Но было бы, конечно, наивно думать, что огромные слои лексики современного русского языка, уходящие своими корнями
[471]  
в «дотехнологическую» стадию мышления, так и остались непереосмысленными вплоть до настоящего времени. Речь здесь идет не только о полном исчезновении соотнесенности названий предмета к названию коллектива, resp. тотема, но и о разрушении прежних семантических комплексов, от которых дошли до нас лишь некоторые пережитки, уже не реальные, а номинальные связи, не осознаваемые говорящими. Что общего для нас имеют, скажем, «верста» — известная мера длины, и «верста» — «пара, ровня, сословие, класс, возраст» и многие другие значения, которые сохранили нам славянские языки? Между тем, в прошлом все значения слова «верста» представляли собой единый семантический комплекс, когда данный термин в одно и то же время обозначал нерасчлененные понятия — «коллектив» и «предметы, принадлежащие коллективу», «действие коллектива», resp, «время» и «территорию коллектива», resp. «пространство» из чего позже выпочковались понятия: «возраст», «сословие», «мера площади» и позже всего «мера длины» (см. Ф. Филин, К вопросу о происхождении понятий измерения (термин «верста»). (Академия Наук академику Н. Я. Марру, Л., 1935, стр. 371—379).

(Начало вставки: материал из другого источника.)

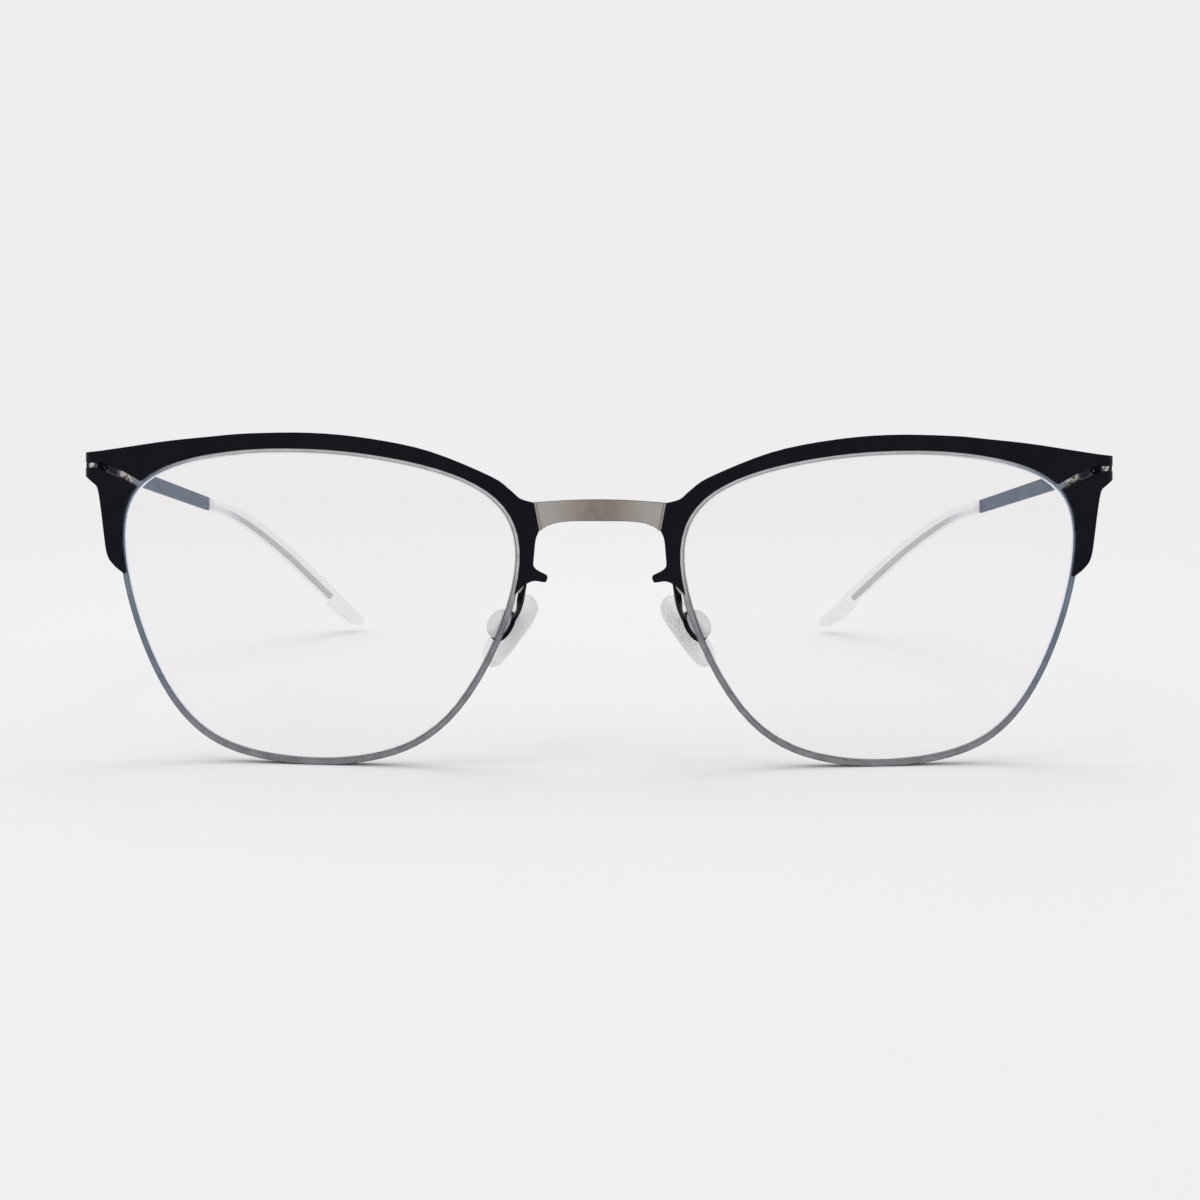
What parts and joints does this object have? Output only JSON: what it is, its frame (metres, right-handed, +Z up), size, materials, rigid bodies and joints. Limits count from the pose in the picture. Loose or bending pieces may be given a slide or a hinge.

        Переосмысление старых терминов шло не одинаковыми путями, процесс «технологизации» лексики был весьма сложным, с различными переходами и ступенями. Одним из конкретных типов «технологического» строя мышления являются слова, обозначающие «древнерусскую общину».[3]
       
Для этого типа терминов характерно формальное сходство со словами «дотехнологической» стадии мышления, обусловленное исторической преемственностью названий «древнерусской общины» от названий первобытно-коммунистических коллективов. Образцом данного типа слов может послужить термин «выть».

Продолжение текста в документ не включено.